Think of it this way, Spielberg can make any movie he wants, but he chose the safest route imaginable and made The Post. He could've made a Snowden movie, or a Chelsea Manning movie, both of which would tell the truth to power story and even the freedom of the press story that The Post pretends to tell. He could've made a film about John Kiriakou which would be immensely more interesting than The Post, but he didn't. Spielberg could've still played it safe and made a straight up, paint-by-numbers Ellsberg bio-pic…but he didn't. Hell, Spielberg could've made a Trump bio-pic, Oliver Stone made one of George W. Bush while he was still in office for goodness sake, but he would never do something so ballsy. Instead, Spielberg made the impotent and insipid The Post, with all of its narrative quirks, historical omissions and sub-textual dishonesty.

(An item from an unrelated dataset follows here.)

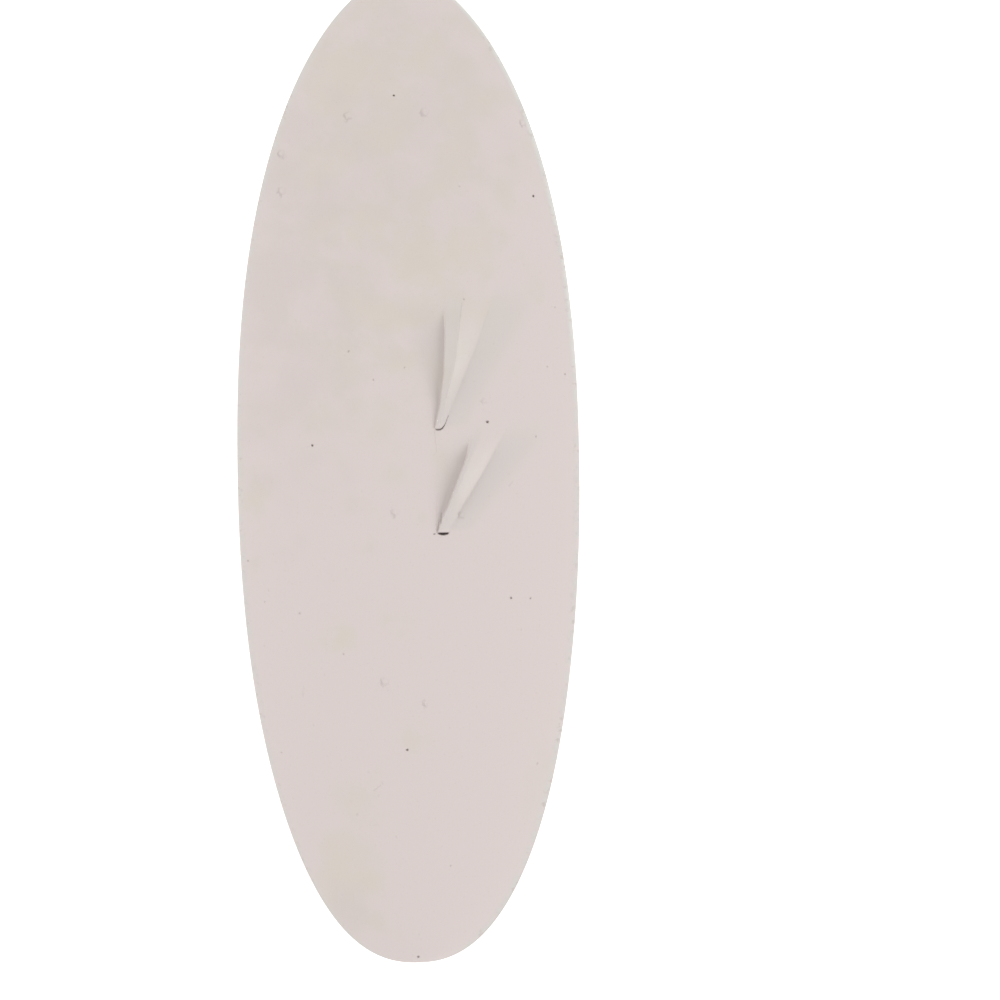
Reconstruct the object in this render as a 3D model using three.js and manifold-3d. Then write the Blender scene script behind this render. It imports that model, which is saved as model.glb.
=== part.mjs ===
// A cuttlebone, the chalky inner shell of a cuttlefish, lying on its belly with its hard, smooth back up.
// It grew as one piece, so it is one solid. Two long slivers of its back are torn free and stand a little
// proud. Millimetres. +X is to the right, +Y towards the pointed front end, +Z up. The origin is on the surface
// that the bone lies on, under the middle of its length and width.
import * as THREE from "three";
import { mergeVertices } from "three/addons/utils/BufferGeometryUtils.js";
import Module from "manifold-3d";

const { lerp, smoothstep, degToRad } = THREE.MathUtils;

// Driving dimensions of the bone.
const LENGTH = 150;
const WIDTH = 51.6;
const ARCH = 4.2; // how much lower the two ends of the rim are than its middle
const DOME = 3.9; // rise of the back from rim to midline, at mid-length
const RIM = 1.0; // half the thickness of the rim
const REAR_LIP = 0.9; // how much further the rim turns down round the rear end
const BELLY = 9.5; // depth of the belly below the rim, where it is thickest
const WEAR = 0.4; // how much of that is worn away, which leaves the flat patch that the bone lies on
const BELLY_AT = 0.02; // where the belly is thickest, as a share of the half length towards the front
const BELLY_END = -0.9; // where the belly runs out towards the rear
const FLANGE_FRONT = 2.4; // width of the bare rim round the belly at the front
const FLANGE_REAR = 7.0; // and at the rear, where it widens into the hollow of the cone
const FLANGE_NARROWS = 0.6; // share of the full width below which the flange narrows as the bone does
const CONE_DEPTH = 2.2; // depth of that hollow, with the lip that turns down round it
const SULCUS_DEPTH = 0.7; // depth of the long shallow groove down the rear of the belly
const SULCUS_WIDTH = 4.5; // from the groove's middle to where it has mostly faded
const SULCUS_FROM = 5; // where the groove starts to sink in, in front of mid-length
const SULCUS_FULL = -35; // and where it has its full depth

// Curves that fall from 1 in the middle to 0 at the end. A higher taper stays full for longer, and a lower
// end drops away more steeply. The front of the outline is drawn out to a blunt point, the rear is full and
// round.
const OUTLINE_FRONT = { taper: 2.36, end: 0.566 };
const OUTLINE_REAR = { taper: 2.11, end: 0.434 };
const DOME_ACROSS = { taper: 2, end: 1 };
const BACK_RIM_ACROSS = { taper: 8, end: 0.5 };
const BELLY_FRONT = { taper: 2, end: 0.85 };
const BELLY_REAR = { taper: 2, end: 1.3 };
const BELLY_ACROSS = { taper: 2.3, end: 0.8 };
const BELLY_RIM_ACROSS = { taper: 6, end: 0.5 };
const CONE_ACROSS = { taper: 2, end: 0.7 };
const DOME_NARROWS = 0.8; // power of the bone's width that the dome's rise follows

// The slivers: where each one's tip lies, how far its root leans to the right of the midline, and its length.
const SLIVERS = [
  { tip: new THREE.Vector2(4.7, 5.9), lean: degToRad(10), length: 20 },
  { tip: new THREE.Vector2(4.9, -9.7), lean: degToRad(26), length: 17.5 },
];
const TIP_WIDTH = 1.5;
const ROOT_WIDTH = 4.6;
const SLIVER_RISE = 0.9; // of its torn left edge over the back, at its highest
const TIP_RISE = 0.45; // of the same edge at the tip
const RIGHT_RISE = 0.15; // of its right edge, as a share of its left
const TIP_THICK = 0.15; // how far the free tip reaches below the back's surface
const SLIVER_ROOTED = 1.2; // and how deep the rest of its body reaches into the bone
const TROUGH_DEPTH = 0.45; // of the sunken strip on each side of a sliver
const TROUGH_LEFT = { halfWidth: 2.0, off: 0.4 }; // off is how far its middle lies outside the sliver's edge
const TROUGH_RIGHT = { halfWidth: 3.4, off: 2.0 };
const MOUTH = { halfWidth: 1.15, length: 2.0, behind: 0.7, depth: 1.1 }; // of the hole that the tip has left
const SCOOP_CLEAR = 2.7; // how far the tool that cuts a hollow stands over the back

// How finely the shapes are faceted.
const BONE_FACETS = { around: 72, along: 50 };
const SLIVER_FACETS = { around: 14, along: 12 };
const SCOOP_FACETS = { around: 12, along: 10 };

const HALF_LENGTH = LENGTH / 2;
const HALF_WIDTH = WIDTH / 2;
const RIM_HEIGHT = BELLY + RIM - WEAR; // of the rim's middle line at mid-length, above the ground

// share is how far out from the middle of a curve a point is, from 0 to 1.
function fall(curve, share) {
  return Math.pow(1 - Math.pow(Math.min(1, share), curve.taper), curve.end);
}

function halfWidth(y) {
  return HALF_WIDTH * fall(y > 0 ? OUTLINE_FRONT : OUTLINE_REAR, Math.abs(y) / HALF_LENGTH);
}

function rimHeight(y) {
  return RIM_HEIGHT - ARCH * Math.pow(y / HALF_LENGTH, 2);
}

// Height of the back over the rim's middle line. across is 0 at the midline and 1 at the rim.
function backRise(y, across) {
  const narrow = halfWidth(y) / HALF_WIDTH;
  const dome = DOME * Math.pow(narrow, DOME_NARROWS) * fall(DOME_ACROSS, across);
  const edge = RIM * Math.sqrt(narrow) * fall(BACK_RIM_ACROSS, across);
  return dome + edge;
}

// Depth of the belly at the midline, as a share of its greatest depth.
function bellyShare(y) {
  const t = y / HALF_LENGTH;
  if (t > BELLY_AT) return fall(BELLY_FRONT, (t - BELLY_AT) / (1 - BELLY_AT));
  return fall(BELLY_REAR, (BELLY_AT - t) / (BELLY_AT - BELLY_END));
}

// Depth of the underside below the rim's middle line.
function bellyDrop(y, across) {
  const half = halfWidth(y);
  const narrow = half / HALF_WIDTH;
  const rear = smoothstep(-y, 0, HALF_LENGTH);
  const edge = (RIM + REAR_LIP * rear) * Math.sqrt(narrow) * fall(BELLY_RIM_ACROSS, across);
  const flange = lerp(FLANGE_FRONT, FLANGE_REAR, rear) * Math.min(1, narrow / FLANGE_NARROWS);
  const bulgeHalf = half - flange;
  const x = half * across;
  const bulge = BELLY * bellyShare(y) * (bulgeHalf > 0 ? fall(BELLY_ACROSS, x / bulgeHalf) : 0);
  const hollow = CONE_DEPTH * rear * narrow * fall(CONE_ACROSS, across);
  const groove = smoothstep(-y, -SULCUS_FROM, -SULCUS_FULL) * narrow * fall(DOME_ACROSS, across);
  const sulcus = SULCUS_DEPTH * groove * Math.exp(-Math.pow(x / SULCUS_WIDTH, 2));
  return edge + bulge - hollow - sulcus;
}

function backHeight(x, y) {
  return rimHeight(y) + backRise(y, Math.abs(x) / halfWidth(y));
}

// A sphere with its poles at the two ends of Y, each vertex moved to where place puts it. place is given how
// far along the vertex is, from -1 to 1, and the cosine and sine of its angle round the long axis.
function movedSphere(facets, place) {
  const geometry = new THREE.SphereGeometry(1, facets.around, facets.along);
  const points = geometry.getAttribute("position");
  const point = new THREE.Vector3();
  for (let i = 0; i < points.count; i++) {
    point.fromBufferAttribute(points, i);
    const ring = Math.max(Math.hypot(point.x, point.z), 1e-6);
    const moved = place(point.y, point.x / ring, point.z / ring);
    points.setXYZ(i, moved.x, moved.y, moved.z);
  }
  return geometry;
}

function boneGeometry() {
  return movedSphere(BONE_FACETS, (along, side, up) => {
    const y = HALF_LENGTH * along;
    const across = Math.min(1, Math.abs(side));
    const rise = up >= 0 ? backRise(y, across) : -bellyDrop(y, across);
    return new THREE.Vector3(halfWidth(y) * side, y, rimHeight(y) + rise);
  });
}

// A point given by its distances right of a sliver's axis, along it from its tip, and up from the back.
function besideSliver(sliver, right, forward, up) {
  const flat = new THREE.Vector2(right, forward).rotateAround(new THREE.Vector2(), -sliver.lean);
  flat.add(sliver.tip);
  return new THREE.Vector3(flat.x, flat.y, backHeight(flat.x, flat.y) + up);
}

// How wide a long form is at a share of its length, as a share of its full width: round at both ends.
function roundEnds(along) {
  return Math.sqrt(1 - along * along);
}

function sliverHalfWidth(share) {
  return lerp(TIP_WIDTH, ROOT_WIDTH, share) / 2;
}

// A sliver: crisp and proud along its left edge, sloping down to the right, fading out at its root. Its tip
// is free, with air under it.
function sliverGeometry(sliver) {
  return movedSphere(SLIVER_FACETS, (along, side, up) => {
    const share = (along + 1) / 2;
    const full = Math.min(1, 2 * roundEnds(along));
    const right = sliverHalfWidth(share) * full * side;
    const crest = lerp(TIP_RISE, SLIVER_RISE, smoothstep(share, 0, 0.4)) * smoothstep(1 - share, 0, 0.7);
    const slope = lerp(1, RIGHT_RISE, smoothstep(side, -0.7, 1));
    const top = crest * slope * Math.min(1, 3 * Math.abs(up));
    const under = lerp(TIP_THICK, SLIVER_ROOTED, smoothstep(share, 0.1, 0.35)) * full;
    return besideSliver(sliver, right, share * sliver.length, up >= 0 ? top : under * up);
  });
}

// A hollow cut into the back. Its floor is deepest in the middle, which middle gives as a distance right of
// the sliver's axis, and its top stands clear of the surface.
function scoopGeometry(sliver, { middle, halfWidth, start, length, depth }) {
  return movedSphere(SCOOP_FACETS, (along, side, up) => {
    const share = (along + 1) / 2;
    const right = middle(share) + halfWidth * roundEnds(along) * side;
    const reach = (up >= 0 ? SCOOP_CLEAR : depth) * roundEnds(along);
    return besideSliver(sliver, right, start + share * length, reach * up);
  });
}

const wasm = await Module();
wasm.setup();

function solidOf(geometry) {
  geometry.deleteAttribute("normal");
  geometry.deleteAttribute("uv");
  const merged = mergeVertices(geometry);
  return new wasm.Manifold(
    new wasm.Mesh({
      numProp: 3,
      vertProperties: merged.getAttribute("position").array,
      triVerts: new Uint32Array(merged.index.array),
    }),
  );
}

function geometryOf(solid) {
  const mesh = solid.getMesh();
  const geometry = new THREE.BufferGeometry();
  geometry.setAttribute("position", new THREE.BufferAttribute(mesh.vertProperties, 3));
  geometry.setIndex(new THREE.BufferAttribute(mesh.triVerts, 1));
  geometry.computeVertexNormals();
  return geometry;
}

// The bone with one sliver torn up: a trough on each side of it, a mouth under its tip, then the sliver
// itself.
function tearSliver(bone, sliver) {
  const trough = { start: 0, length: sliver.length, depth: TROUGH_DEPTH };
  const left = (share) => -sliverHalfWidth(share) - TROUGH_LEFT.off;
  const right = (share) => sliverHalfWidth(share) + TROUGH_RIGHT.off;
  const hollows = [
    { ...trough, halfWidth: TROUGH_LEFT.halfWidth, middle: left },
    { ...trough, halfWidth: TROUGH_RIGHT.halfWidth, middle: right },
    { ...MOUTH, start: -MOUTH.behind, middle: () => 0 },
  ];
  const cut = (solid, hollow) => solid.subtract(solidOf(scoopGeometry(sliver, hollow)));
  return hollows.reduce(cut, bone).add(solidOf(sliverGeometry(sliver)));
}

// What lies below the surface that the bone rests on, which is cut off to leave the worn flat.
function groundGeometry() {
  return new THREE.BoxGeometry(2 * WIDTH, 2 * LENGTH, WIDTH).translate(0, 0, -WIDTH / 2);
}

const grown = solidOf(boneGeometry());
const worn = grown.subtract(solidOf(groundGeometry()));
const torn = SLIVERS.reduce(tearSliver, worn);

const shell = new THREE.MeshStandardMaterial({ color: 0xdbd0cd, roughness: 0.85, metalness: 0 });
const bone = new THREE.Mesh(geometryOf(torn), shell);
bone.name = "cuttlebone";

const part = new THREE.Group();
part.add(bone);

export default part;
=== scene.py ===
# %% [markdown]
# # A cuttlebone
#
# A cuttlebone is the inner shell of a cuttlefish: a long oval of chalk with a hard, smooth back and
# a soft, layered belly. It grew as one piece, so this lesson models one closed piece. It starts as
# a plain round blank, is cut finer where small detail is coming, is pressed into shape with
# brushes, and then gets its finish, its light and its camera.
#
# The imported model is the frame. It says where the bone lies and how big it is, in metres. The sizes
# in this lesson are in millimetres, which are easier to read on a thing as long as a hand, and MM
# turns them into metres.

# %% Load the frame
from math import atan2, cos, exp, hypot, pi, radians, sin, sqrt

import bmesh
import bpy
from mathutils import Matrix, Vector, noise


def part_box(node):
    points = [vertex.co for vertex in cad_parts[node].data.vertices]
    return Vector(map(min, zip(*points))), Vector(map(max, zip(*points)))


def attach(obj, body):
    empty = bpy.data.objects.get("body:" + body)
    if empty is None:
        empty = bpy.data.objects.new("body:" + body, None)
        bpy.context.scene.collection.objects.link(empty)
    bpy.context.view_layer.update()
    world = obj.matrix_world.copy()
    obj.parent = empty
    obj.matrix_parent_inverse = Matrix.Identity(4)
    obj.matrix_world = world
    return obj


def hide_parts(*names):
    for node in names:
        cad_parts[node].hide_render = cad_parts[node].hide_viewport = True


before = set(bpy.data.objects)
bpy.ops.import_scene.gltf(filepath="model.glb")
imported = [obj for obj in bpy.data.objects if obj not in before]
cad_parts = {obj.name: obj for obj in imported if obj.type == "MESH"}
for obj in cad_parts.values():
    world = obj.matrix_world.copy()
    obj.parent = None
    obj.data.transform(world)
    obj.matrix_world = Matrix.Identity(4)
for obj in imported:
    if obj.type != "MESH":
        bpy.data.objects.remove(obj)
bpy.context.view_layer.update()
low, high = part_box("cuttlebone")
MM = 0.001

LENGTH = (high.y - low.y) / MM
WIDTH = (high.x - low.x) / MM
HEIGHT = (high.z - low.z) / MM
print(f"the bone is {LENGTH:.1f} mm long, {WIDTH:.1f} mm wide and {HEIGHT:.1f} mm high")

# %% [markdown]
# ## The bone's main curves
#
# A real bone has no corners: its outline, its back and its belly all fall away from the middle in
# smooth curves. Each one could be drawn by hand, but a formula with two numbers says the same and
# can be read. A high taper stays full for longer, and a low end drops away more steeply.

# %% Outline and heights
OUTLINE_FRONT = (2.36, 0.566)  # taper and end: drawn out to a blunt point
OUTLINE_REAR = (2.11, 0.434)  # full and round

SLIVER_RISE = 0.9  # how far the torn slivers stand over the back
DOME = 3.9  # rise of the back over its rim
RIM = 1.0  # half the thickness of the rim
ARCH = 4.2  # how much lower the two ends of the rim are than its middle
WEAR = 0.4  # what is worn off the belly where the bone lies on it
RIM_HEIGHT = 10.1  # of the rim's middle line over the floor, at mid-length
BELLY = RIM_HEIGHT - RIM + WEAR

HALF_LENGTH = LENGTH / 2
HALF_WIDTH = WIDTH / 2


def fall(curve, share):
    """How high a curve still is at a share of the way out from its middle, from 1 down to 0."""
    taper, end = curve
    return (1 - min(1, abs(share)) ** taper) ** end


def half_width(y):
    return HALF_WIDTH * fall(OUTLINE_FRONT if y > 0 else OUTLINE_REAR, y / HALF_LENGTH)


def rim_height(y):
    return RIM_HEIGHT - ARCH * (y / HALF_LENGTH) ** 2


def blend(start, end, share):
    """Goes from start to end as share goes from 0 to 1."""
    return start + (end - start) * share


def ease(value, start, end):
    """Goes smoothly from 0 to 1 as value goes from start to end."""
    share = min(1, max(0, (value - start) / (end - start)))
    return share * share * (3 - 2 * share)


for y in (HALF_LENGTH / 2, -HALF_LENGTH / 2):
    print(f"half a width at y = {y:.1f} mm: {half_width(y):.1f} mm")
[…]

What I found even more damning than the shitty filmmaking and predictable script on display in The Post, was the audience with whom I watched it. The screening I attended was pretty crowded and at various times throughout the showing, the crowd whooped and cheered for the "good guys" (Hanks and company), and when the film ended there was a rapturous round of applause. I can easily surmise that none of these cheering people voted for Donald Trump, and that they felt their cheering was a brave and courageous act of "resistance".
What all the cheering from the audience proved to me is that this anti-Trump audience deserves that know-nothing buffoon as their president, because just like him they are dim-witted ignorami who only want to be told what they want to hear and are incurious, ill-informed and easily manipulated.
These cheering ninnies are blissfully unaware of Ben Bradlee's connection to the intelligence community or his duplicitous relationship with JFK's affairs and Mary Meyer's murder. They are also blissfully unaware of Katherine Graham's equally nefarious connections to the intelligence community and the mystery surrounding her husbands downfall and supposed suicide and her subsequent rise to power at the Washington Post. These same simpletons probably confuse Snowden with Assange, and recoil at the truthful and accurate revelations of those two men and Chelsea Manning, but ignorantly cheer the charade of The Post as a metaphor for speaking truth to power and the battle for the freedom of the press today, just because Spielberg tells them to. These fools are Spielberg's bread and butter, for they are the worst kind of fools, they think they are savvy, well-informed, serious people, but they are simply dupes and dopes, and these vacuous, vapid and vacant numskulls have gotten the country, the president and the movie they so richly deserve.
In conclusion, The Post is certainly not worthy paying to see in the theatre. If you stumble across it on cable or Netlfix you can watch it to see Streep's marvelous performance but that is about it. The Post is fools gold for those looking for powerful stories of the struggle for freedom of the press and speaking truth to power. Viewers would be much better served avoiding the historical revisionism of The Post and seeking out the stories of Edward Snowden (the documentary Citizenfour or Oliver Stone's flawed Snowden), Chelsea Manning, John Kiriakou, Daniel Ellsberg (the documentary The Most Dangerous Man in America) and yes, even the much-maligned Julian Assange, if they want to understand the current fight for freedom of the press and the battle against tyranny, where information and the truth are the greatest weapons of war.